→ **Exercise**
Print the first line of the material below and each line after it, exactly as written, ending with the line that contains "gusset_drop = 3; // [2:0.5:8]".

[BEGIN]

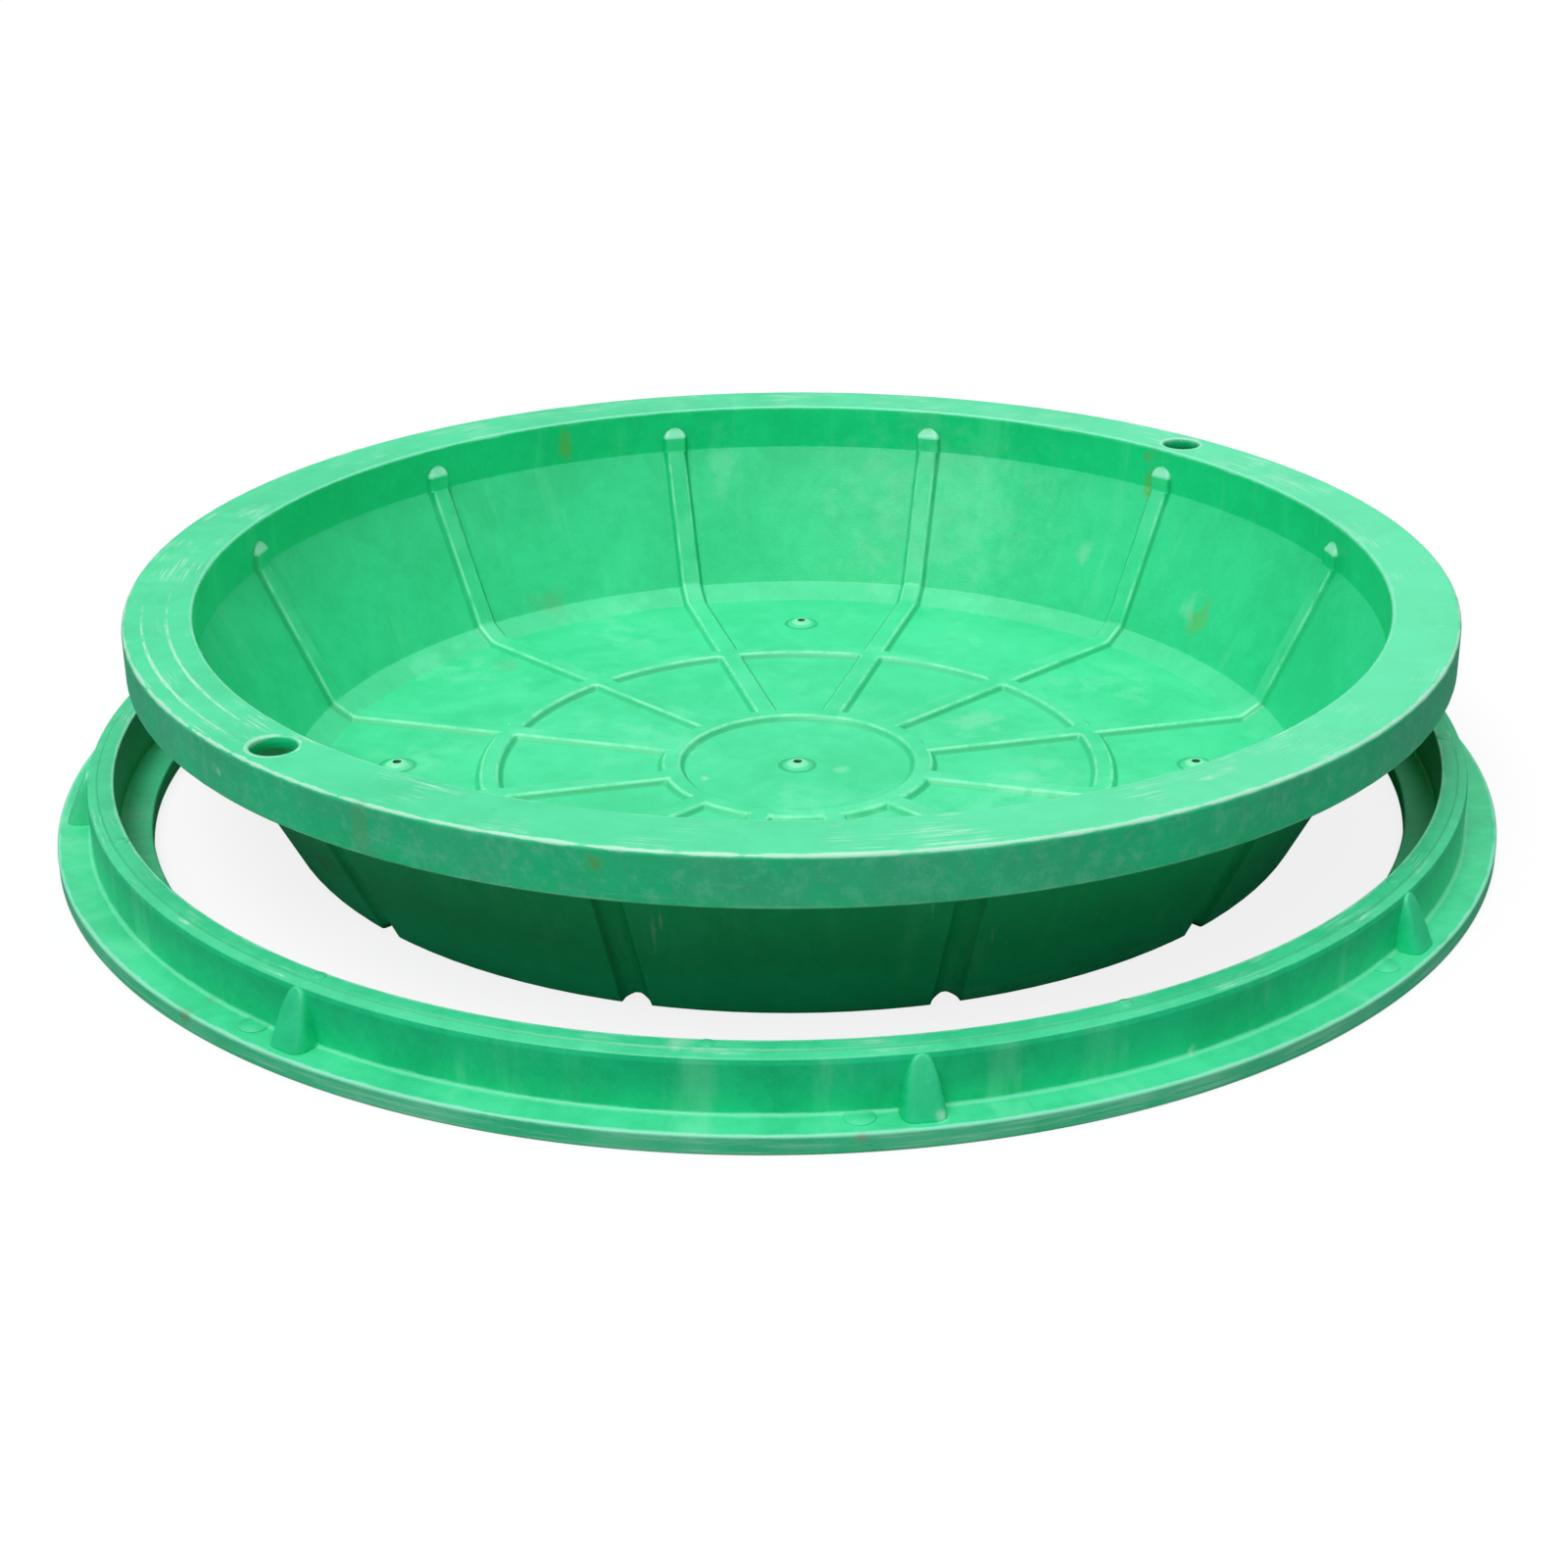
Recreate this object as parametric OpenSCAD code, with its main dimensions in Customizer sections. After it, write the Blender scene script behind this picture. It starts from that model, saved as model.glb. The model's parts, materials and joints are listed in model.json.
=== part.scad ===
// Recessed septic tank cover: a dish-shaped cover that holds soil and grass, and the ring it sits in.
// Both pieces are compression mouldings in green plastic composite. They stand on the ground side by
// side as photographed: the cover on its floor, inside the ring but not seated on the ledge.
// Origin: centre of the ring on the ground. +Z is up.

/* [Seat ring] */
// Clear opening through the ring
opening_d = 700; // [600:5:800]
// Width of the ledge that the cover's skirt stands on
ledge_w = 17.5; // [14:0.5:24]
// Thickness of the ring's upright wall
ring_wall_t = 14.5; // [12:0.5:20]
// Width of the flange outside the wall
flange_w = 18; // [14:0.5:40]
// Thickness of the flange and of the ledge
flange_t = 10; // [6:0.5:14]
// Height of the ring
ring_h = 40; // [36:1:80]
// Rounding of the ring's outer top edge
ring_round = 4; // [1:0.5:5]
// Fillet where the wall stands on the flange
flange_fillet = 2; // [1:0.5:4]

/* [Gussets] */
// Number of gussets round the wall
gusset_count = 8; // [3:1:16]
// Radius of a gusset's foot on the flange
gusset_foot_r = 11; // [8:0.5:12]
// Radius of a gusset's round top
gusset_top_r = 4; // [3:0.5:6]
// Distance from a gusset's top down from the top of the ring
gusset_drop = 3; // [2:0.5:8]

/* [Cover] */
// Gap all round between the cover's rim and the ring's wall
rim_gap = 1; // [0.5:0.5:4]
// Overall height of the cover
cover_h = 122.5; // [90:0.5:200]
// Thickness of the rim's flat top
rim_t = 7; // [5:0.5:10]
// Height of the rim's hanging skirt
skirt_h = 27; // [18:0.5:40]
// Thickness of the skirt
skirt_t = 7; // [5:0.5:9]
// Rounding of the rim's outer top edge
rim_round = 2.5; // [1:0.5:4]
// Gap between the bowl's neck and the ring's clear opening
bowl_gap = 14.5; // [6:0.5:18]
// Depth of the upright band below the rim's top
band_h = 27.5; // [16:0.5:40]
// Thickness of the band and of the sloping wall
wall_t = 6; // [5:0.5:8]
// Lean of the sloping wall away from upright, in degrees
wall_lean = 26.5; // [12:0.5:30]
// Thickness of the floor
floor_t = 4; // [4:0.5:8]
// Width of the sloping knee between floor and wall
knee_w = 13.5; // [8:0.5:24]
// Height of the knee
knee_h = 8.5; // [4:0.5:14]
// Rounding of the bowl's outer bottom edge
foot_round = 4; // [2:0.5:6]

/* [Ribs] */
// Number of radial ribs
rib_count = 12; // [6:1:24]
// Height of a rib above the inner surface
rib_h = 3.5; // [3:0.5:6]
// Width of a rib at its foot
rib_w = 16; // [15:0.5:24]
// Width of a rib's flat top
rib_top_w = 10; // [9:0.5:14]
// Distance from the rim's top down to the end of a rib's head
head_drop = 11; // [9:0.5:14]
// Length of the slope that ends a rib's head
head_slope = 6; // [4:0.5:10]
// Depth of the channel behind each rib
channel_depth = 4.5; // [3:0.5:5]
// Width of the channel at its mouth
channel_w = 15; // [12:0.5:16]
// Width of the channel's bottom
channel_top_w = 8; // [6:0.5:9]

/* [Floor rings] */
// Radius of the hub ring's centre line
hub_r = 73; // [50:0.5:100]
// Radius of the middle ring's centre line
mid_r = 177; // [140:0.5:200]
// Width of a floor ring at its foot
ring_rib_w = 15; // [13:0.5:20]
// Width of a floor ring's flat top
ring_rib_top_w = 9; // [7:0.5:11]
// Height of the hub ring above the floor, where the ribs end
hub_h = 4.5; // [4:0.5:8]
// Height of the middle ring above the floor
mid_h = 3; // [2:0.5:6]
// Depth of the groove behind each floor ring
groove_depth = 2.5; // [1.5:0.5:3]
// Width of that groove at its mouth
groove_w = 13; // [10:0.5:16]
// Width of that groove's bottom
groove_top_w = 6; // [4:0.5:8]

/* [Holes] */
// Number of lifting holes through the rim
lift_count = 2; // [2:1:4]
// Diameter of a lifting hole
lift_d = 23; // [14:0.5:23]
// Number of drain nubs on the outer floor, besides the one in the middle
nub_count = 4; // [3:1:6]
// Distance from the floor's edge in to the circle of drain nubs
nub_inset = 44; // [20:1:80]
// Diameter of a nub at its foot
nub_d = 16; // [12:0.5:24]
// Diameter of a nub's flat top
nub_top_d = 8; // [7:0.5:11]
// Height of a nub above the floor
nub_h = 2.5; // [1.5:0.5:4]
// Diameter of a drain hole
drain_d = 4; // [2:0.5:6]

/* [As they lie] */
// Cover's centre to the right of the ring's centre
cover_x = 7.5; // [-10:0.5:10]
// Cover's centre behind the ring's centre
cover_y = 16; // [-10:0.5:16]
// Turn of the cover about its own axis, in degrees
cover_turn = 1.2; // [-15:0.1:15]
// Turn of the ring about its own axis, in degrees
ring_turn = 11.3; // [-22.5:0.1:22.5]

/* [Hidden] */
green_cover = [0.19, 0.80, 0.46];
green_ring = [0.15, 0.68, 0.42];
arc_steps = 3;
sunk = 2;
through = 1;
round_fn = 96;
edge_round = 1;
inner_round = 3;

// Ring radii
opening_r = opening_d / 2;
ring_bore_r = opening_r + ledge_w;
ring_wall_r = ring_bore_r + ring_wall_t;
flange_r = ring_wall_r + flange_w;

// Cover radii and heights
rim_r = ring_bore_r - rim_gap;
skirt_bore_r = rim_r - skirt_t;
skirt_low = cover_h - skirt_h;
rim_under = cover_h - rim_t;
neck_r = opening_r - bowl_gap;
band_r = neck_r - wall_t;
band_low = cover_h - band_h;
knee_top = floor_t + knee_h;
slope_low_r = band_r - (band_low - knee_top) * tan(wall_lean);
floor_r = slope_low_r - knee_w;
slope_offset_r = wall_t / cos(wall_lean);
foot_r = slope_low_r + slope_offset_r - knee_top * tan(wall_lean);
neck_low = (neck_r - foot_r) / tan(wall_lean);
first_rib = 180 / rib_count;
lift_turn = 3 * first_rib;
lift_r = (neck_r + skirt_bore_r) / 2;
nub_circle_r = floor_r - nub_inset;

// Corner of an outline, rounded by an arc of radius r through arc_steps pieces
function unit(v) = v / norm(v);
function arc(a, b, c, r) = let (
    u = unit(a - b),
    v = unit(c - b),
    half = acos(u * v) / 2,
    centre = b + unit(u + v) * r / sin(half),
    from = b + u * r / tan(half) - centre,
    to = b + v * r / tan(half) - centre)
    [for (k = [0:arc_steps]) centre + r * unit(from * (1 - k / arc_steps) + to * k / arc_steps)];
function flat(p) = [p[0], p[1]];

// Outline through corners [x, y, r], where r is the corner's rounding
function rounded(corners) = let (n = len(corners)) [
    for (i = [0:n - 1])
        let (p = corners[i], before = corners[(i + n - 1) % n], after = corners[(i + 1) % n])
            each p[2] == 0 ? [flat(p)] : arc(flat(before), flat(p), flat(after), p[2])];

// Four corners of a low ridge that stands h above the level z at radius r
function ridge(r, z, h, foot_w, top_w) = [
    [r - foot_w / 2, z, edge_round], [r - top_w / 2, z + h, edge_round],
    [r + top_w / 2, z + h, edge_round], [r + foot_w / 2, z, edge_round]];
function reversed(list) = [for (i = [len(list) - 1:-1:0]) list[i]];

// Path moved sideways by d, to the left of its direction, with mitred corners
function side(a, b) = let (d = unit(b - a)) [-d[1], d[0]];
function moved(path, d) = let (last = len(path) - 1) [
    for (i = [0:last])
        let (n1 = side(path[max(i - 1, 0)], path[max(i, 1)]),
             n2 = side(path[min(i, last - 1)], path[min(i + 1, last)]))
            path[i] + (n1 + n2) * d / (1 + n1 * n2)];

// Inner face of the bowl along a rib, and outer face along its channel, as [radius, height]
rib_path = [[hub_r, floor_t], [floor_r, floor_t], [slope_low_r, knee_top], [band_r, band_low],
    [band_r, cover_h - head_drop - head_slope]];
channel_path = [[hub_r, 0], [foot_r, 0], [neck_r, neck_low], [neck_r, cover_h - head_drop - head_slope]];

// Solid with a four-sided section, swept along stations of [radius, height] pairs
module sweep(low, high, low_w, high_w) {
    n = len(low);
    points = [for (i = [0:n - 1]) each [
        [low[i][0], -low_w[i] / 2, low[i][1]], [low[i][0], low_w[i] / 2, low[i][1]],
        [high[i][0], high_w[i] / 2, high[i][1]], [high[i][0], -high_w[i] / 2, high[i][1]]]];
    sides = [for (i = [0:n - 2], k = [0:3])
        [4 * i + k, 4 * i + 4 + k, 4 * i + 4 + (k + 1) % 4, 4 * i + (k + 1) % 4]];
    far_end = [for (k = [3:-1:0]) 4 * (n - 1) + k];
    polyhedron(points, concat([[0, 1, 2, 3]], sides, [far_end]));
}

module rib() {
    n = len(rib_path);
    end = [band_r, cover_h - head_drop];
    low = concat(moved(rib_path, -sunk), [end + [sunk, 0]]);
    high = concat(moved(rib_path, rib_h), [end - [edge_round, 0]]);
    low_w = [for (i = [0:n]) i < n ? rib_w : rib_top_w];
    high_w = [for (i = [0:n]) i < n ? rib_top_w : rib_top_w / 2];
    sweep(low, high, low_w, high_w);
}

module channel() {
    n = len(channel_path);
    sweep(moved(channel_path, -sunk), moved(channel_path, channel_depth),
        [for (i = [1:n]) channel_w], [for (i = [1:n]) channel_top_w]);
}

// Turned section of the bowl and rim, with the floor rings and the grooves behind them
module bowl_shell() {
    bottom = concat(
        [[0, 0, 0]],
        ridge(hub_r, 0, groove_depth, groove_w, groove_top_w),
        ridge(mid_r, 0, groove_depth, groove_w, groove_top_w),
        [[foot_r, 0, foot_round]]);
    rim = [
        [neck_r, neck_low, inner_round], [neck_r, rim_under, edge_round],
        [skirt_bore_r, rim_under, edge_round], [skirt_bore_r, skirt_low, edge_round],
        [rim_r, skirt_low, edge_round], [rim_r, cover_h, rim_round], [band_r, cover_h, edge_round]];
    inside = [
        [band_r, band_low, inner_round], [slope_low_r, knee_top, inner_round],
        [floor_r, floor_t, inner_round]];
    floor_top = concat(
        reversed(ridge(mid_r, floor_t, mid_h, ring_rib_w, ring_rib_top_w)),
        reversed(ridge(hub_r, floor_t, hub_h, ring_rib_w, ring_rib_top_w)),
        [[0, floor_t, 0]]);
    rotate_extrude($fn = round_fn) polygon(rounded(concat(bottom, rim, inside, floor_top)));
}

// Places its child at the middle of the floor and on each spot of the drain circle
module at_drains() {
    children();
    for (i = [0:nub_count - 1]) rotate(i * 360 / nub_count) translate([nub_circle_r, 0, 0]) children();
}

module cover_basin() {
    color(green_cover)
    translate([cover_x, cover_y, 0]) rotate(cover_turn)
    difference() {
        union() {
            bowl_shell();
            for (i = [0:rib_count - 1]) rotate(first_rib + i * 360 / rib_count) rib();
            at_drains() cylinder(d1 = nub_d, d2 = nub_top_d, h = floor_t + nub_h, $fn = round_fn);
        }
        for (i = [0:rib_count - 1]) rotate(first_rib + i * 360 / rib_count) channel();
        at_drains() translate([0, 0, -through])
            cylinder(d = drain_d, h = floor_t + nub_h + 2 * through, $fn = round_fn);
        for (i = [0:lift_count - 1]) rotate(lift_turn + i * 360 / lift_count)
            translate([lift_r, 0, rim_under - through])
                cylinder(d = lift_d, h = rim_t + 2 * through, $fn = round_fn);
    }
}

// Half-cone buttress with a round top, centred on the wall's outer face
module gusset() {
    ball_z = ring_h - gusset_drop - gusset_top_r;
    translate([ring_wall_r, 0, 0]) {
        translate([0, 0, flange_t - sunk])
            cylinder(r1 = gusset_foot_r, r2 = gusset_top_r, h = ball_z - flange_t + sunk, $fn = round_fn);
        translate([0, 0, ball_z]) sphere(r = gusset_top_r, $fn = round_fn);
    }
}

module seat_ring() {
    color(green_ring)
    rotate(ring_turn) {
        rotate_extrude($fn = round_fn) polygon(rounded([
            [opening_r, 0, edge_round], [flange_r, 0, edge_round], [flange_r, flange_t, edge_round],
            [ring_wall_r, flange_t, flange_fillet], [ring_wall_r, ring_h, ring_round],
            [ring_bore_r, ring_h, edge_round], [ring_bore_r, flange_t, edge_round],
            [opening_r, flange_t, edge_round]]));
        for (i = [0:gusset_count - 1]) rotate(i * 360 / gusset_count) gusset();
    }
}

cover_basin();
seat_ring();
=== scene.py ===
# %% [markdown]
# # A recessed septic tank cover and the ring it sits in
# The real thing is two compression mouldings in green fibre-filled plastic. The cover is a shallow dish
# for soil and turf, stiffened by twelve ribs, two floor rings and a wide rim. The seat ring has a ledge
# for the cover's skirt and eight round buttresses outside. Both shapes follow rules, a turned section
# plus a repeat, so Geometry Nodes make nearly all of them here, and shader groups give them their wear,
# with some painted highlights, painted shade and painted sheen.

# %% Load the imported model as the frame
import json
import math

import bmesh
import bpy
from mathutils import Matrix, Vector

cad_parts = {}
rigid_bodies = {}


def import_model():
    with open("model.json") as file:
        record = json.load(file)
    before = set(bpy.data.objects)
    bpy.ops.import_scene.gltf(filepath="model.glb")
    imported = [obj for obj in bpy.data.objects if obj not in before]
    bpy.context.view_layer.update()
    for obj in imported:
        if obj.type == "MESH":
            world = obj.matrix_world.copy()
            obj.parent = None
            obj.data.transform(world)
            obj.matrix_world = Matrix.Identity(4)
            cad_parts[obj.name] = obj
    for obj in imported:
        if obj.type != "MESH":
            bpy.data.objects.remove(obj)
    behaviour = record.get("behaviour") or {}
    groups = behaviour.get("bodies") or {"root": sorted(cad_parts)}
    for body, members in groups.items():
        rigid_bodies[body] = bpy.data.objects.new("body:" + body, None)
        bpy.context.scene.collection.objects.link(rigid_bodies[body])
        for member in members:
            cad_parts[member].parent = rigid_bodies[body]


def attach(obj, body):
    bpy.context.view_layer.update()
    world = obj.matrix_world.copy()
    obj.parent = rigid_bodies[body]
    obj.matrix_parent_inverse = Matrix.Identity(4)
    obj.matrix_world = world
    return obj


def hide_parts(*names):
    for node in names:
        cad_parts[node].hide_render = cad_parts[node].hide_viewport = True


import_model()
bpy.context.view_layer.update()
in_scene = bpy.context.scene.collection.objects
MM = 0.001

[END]

→ **Exercise output**
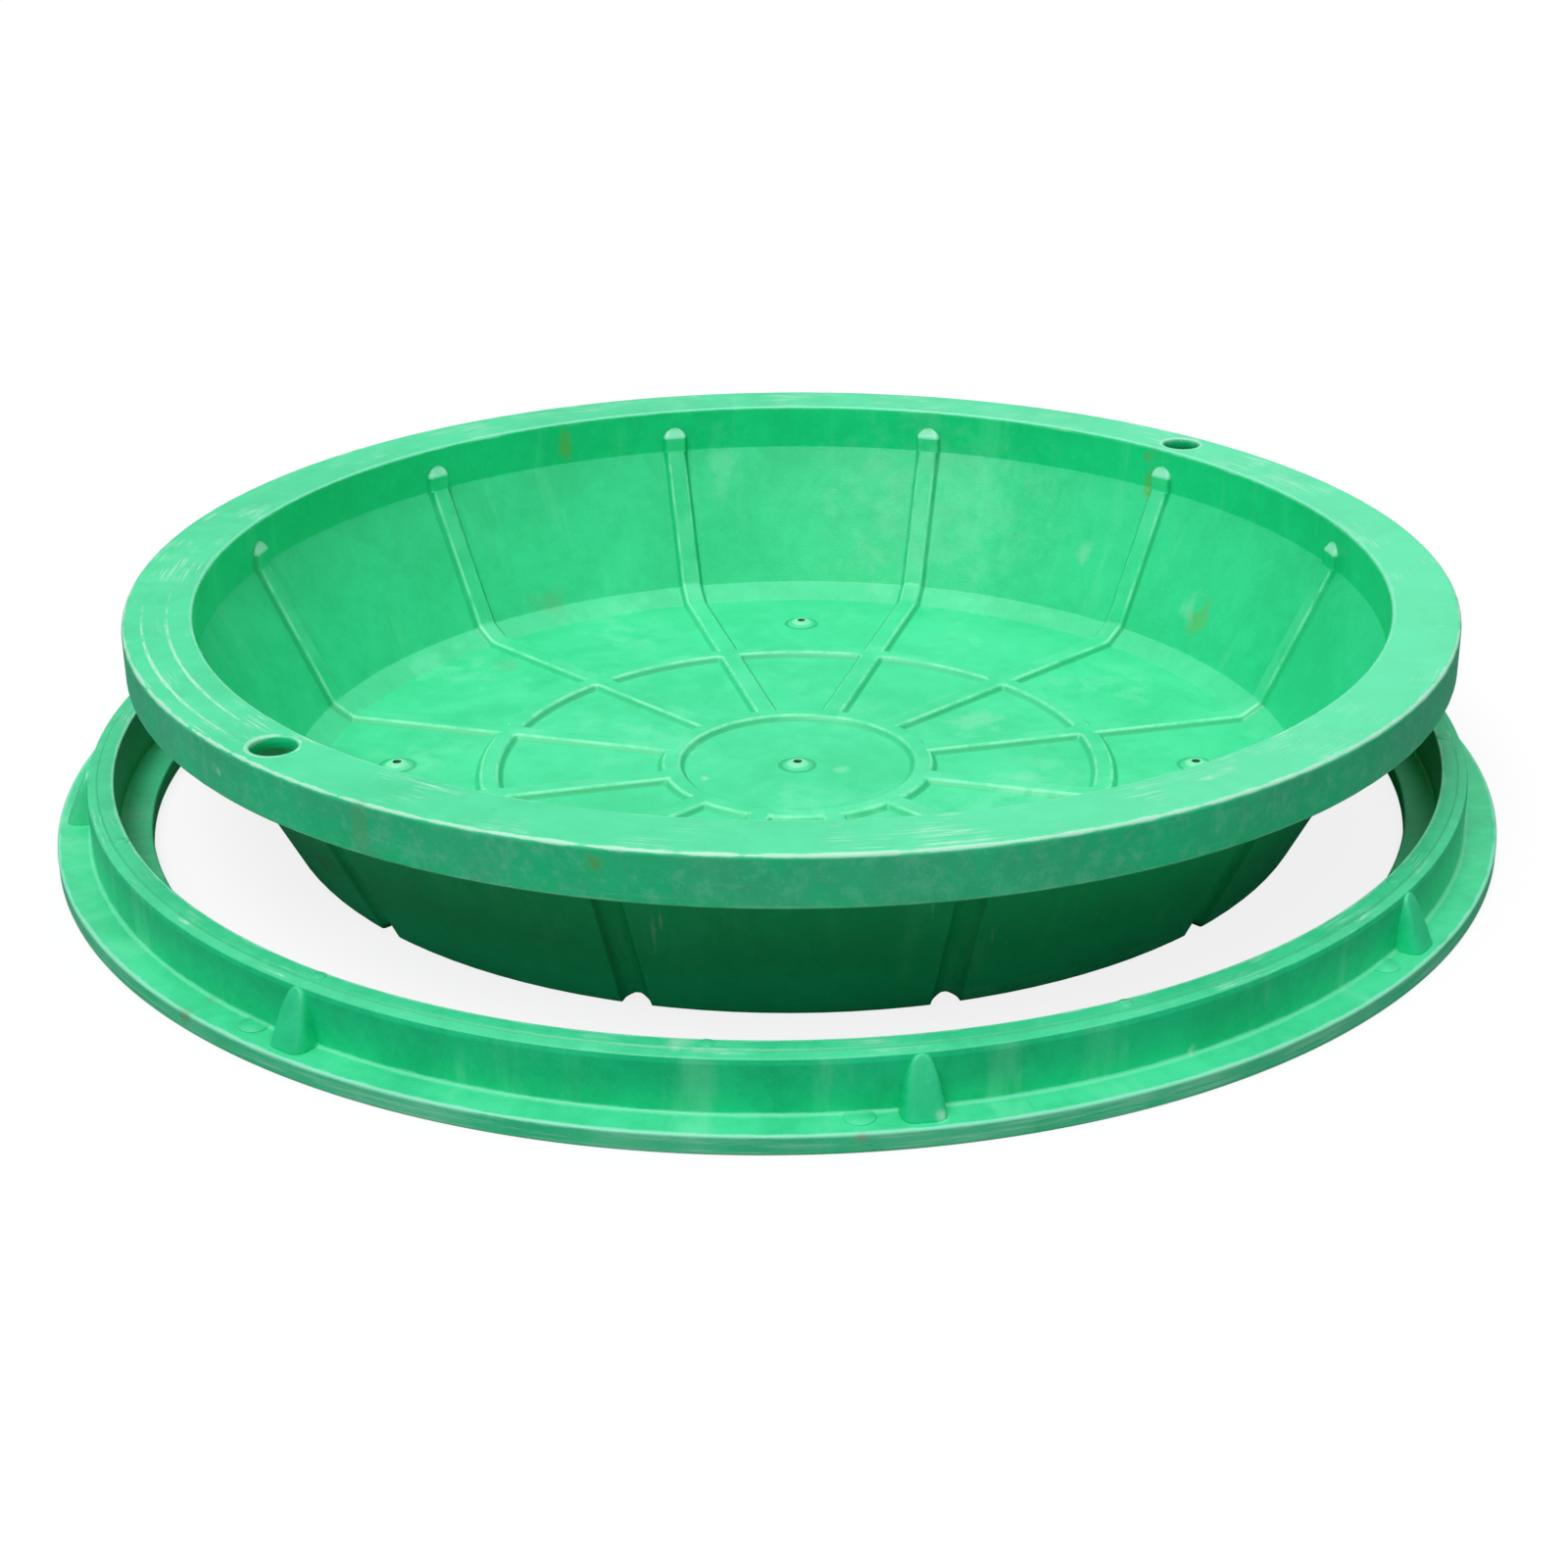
Recreate this object as parametric OpenSCAD code, with its main dimensions in Customizer sections. After it, write the Blender scene script behind this picture. It starts from that model, saved as model.glb. The model's parts, materials and joints are listed in model.json.
=== part.scad ===
// Recessed septic tank cover: a dish-shaped cover that holds soil and grass, and the ring it sits in.
// Both pieces are compression mouldings in green plastic composite. They stand on the ground side by
// side as photographed: the cover on its floor, inside the ring but not seated on the ledge.
// Origin: centre of the ring on the ground. +Z is up.

/* [Seat ring] */
// Clear opening through the ring
opening_d = 700; // [600:5:800]
// Width of the ledge that the cover's skirt stands on
ledge_w = 17.5; // [14:0.5:24]
// Thickness of the ring's upright wall
ring_wall_t = 14.5; // [12:0.5:20]
// Width of the flange outside the wall
flange_w = 18; // [14:0.5:40]
// Thickness of the flange and of the ledge
flange_t = 10; // [6:0.5:14]
// Height of the ring
ring_h = 40; // [36:1:80]
// Rounding of the ring's outer top edge
ring_round = 4; // [1:0.5:5]
// Fillet where the wall stands on the flange
flange_fillet = 2; // [1:0.5:4]

/* [Gussets] */
// Number of gussets round the wall
gusset_count = 8; // [3:1:16]
// Radius of a gusset's foot on the flange
gusset_foot_r = 11; // [8:0.5:12]
// Radius of a gusset's round top
gusset_top_r = 4; // [3:0.5:6]
// Distance from a gusset's top down from the top of the ring
gusset_drop = 3; // [2:0.5:8]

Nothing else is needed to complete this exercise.